Slim: He always had that woman with him. And when she played with him it seemed like she was straining to keep her eyes closed. She did not have a happy look on her, I remember that. But she played a Taterbug mandolin; they had a good tone.

I asked Slim where he first met Ed and he said, “I knew him a long, long time – maybe 25 years. Down in Ashland, Kentucky. Well, I know exactly where he used to live down there. He lived in a little old four-room house that had a bunch of steps going up on the porch there. And he used to sit out there on the porch and rock and fiddle. I think it was a kind of open rocker. I don’t think the chair had those high handrails on them. It didn’t matter to him. He relaxed that way, see.”

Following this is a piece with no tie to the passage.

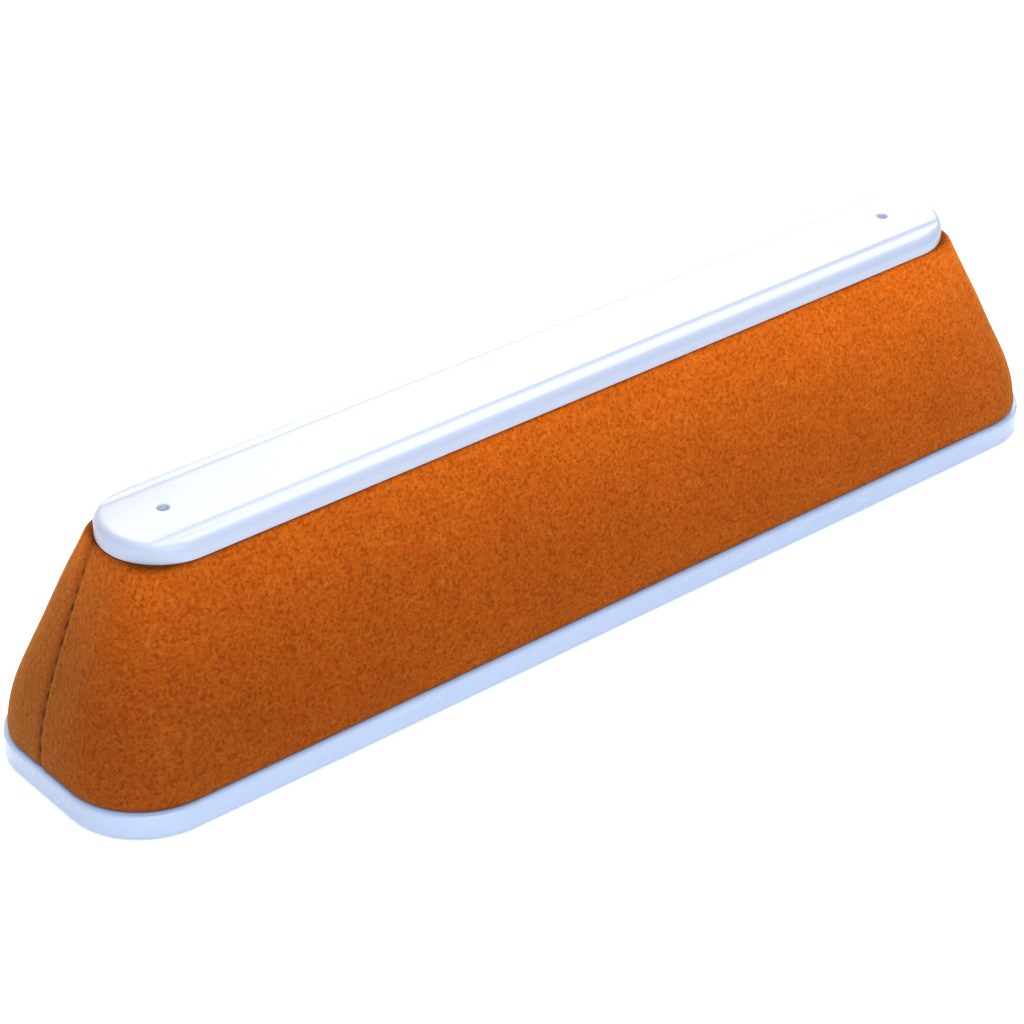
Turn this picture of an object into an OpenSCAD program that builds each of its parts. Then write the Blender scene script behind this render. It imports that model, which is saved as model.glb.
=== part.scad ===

I asked Slim to describe how Ed looked.

“His hair was a kind of a dark brown, I believe,” he said. “He was fair complected and his hands were as soft as a rag. He had a little hand — and his fingers were pointed. It seems to me like his eyes were pretty well blanked out. He didn’t wear glasses, like most blind men do. And his wife didn’t either. He didn’t have too much action. Being blind, he didn’t have any personality or anything like that. You almost had to close your eyes to appreciate the guy. He always had that woman with him. She kept good time. Of course, she didn’t make any runs or nothing. And he had a son that was a good guitar player but he was ashamed to play with Ed and his mother because they were blind.”

Slim remembered Doc Holbrook, although he didn’t necessarily equate him as Ed’s good friend.

“Doc Holbrook is the one that loaned Clark Kessinger a fiddle to play on. See, there was years and years that Clark never did own a fiddle. And when Doc Holbrook wanted his fiddle back, Clark got mad at him for taking his fiddle away from him. Doc said, ‘You’ve had it all this time. Had a chance to buy it and never would.'” I wondered if this was the same fiddle that Ed had given Doc but Slim didn’t know about any of that.

Slim confirmed that Ed was acquainted with Georgia Slim Rutland, the popular radio fiddler. “Yeah, I bumped into Georgia Slim in Macon, Georgia in a contest in 1937 and I was telling him what a great country this was up here and when I came back up here, here he was.” I had heard that Georgia Slim moved to Ashland just to hear Ed Haley and Slim sort of agreed. “Well, he was down there a while. I remember I told him about Ed Haley myself.”